Jerry Murdock is a co-founder of Insight Partners and was a Managing Director of the firm until April 2011. Jerry played a leading role in defining the company’s investment strategy, and was primarily responsible for the development of many of the firms portfolio investments. From 1988 to 1995, Mr. Murdock was a founder and director of the Aspen Technology Group. Mr. Murdock studied at San Diego State University and subsequently worked at the Georgetown Center for Strategic & International Studies (now known as CSIS) where he was a contributor to the export competitiveness project. His work was published in The Export Competitive Series: Comparative Analysis of Export Policy, United States, United Kingdom, France, Germany, Canada and Japan. Mr. Murdock is a member of the Board of Trustees of both The Santa Fe Institute and The Aspen Institute and is a co-founder of For The Forest.

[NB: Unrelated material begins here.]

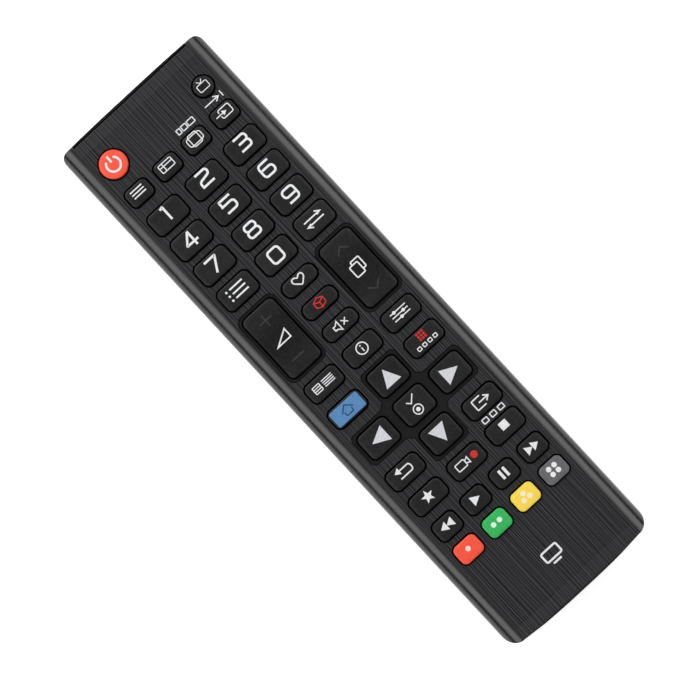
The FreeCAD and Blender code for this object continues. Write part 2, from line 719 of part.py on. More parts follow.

Brian Vaughn is the Artistic Director of The Utah Shakespeare Festival where he currently helps facilitate the Festival’s nearly $8 million-dollar annual operating budget and oversees, education, production, casting and all artistic programming. He has produced over 80 various productions, including thirty-four plays by William Shakespeare, multiple musicals, classical and contemporary plays, the world premiere of How to Fight Loneliness by Neil LaBute and premiere adaptations of Jane Austen’s Sense and Sensibility and George M. Cohan’s The Tavern. He also oversees the Festival’s WORDS3 New Play Program – a series dedicated to the advancement of new works, showcasing various new plays by top American playwrights. He has been a guest artist/actor/director at numerous universities and regional theatres across the country including Arizona Theatre Company, Chicago Shakespeare Theatre, The Denver Center Theatre Company, Nevada Conservatory Theatre, Northlight Theatre, Orlando Shakespeare Theatre, Red Bull Theatre, South Coast Repertory, and thirteen years as a Resident Company Member with The Milwaukee Repertory Theatre. His numerous directing credits include productions of Hamlet; Henry V; Henry IV parts 1 and 2; Othello; The Merry Wives of Windsor; A Midsummer Night’s Dream; Dial M for Murder; Vanya, Sonya, Masha and Spike; A Christmas Carol and the Regional premieres of Peter and the Starcatcher and Shakespeare in Love. His numerous acting credits include the title roles in Hamlet, Henry V, and Cyrano de Bergerac; as well as Iago, Benedick, Hotspur, Petruchio, Leontes, Harold Hill in The Music Man, Javert in Les Misérables, Mozart in Amadeus, The Poet in An Iliad, Charlie in Stones in his Pockets and both Felix and Oscar in The Odd Couple to name a few.
Ken Adelman is Vice President of Movers & Shakespeares, who began participating in the Aspen Institute in the mid-1980s, including many Shakespeare seminars. He was a U.S. Ambassador to the United Nations and Director of the U.S. Arms Control & Disarmament Agency during the Reagan administration.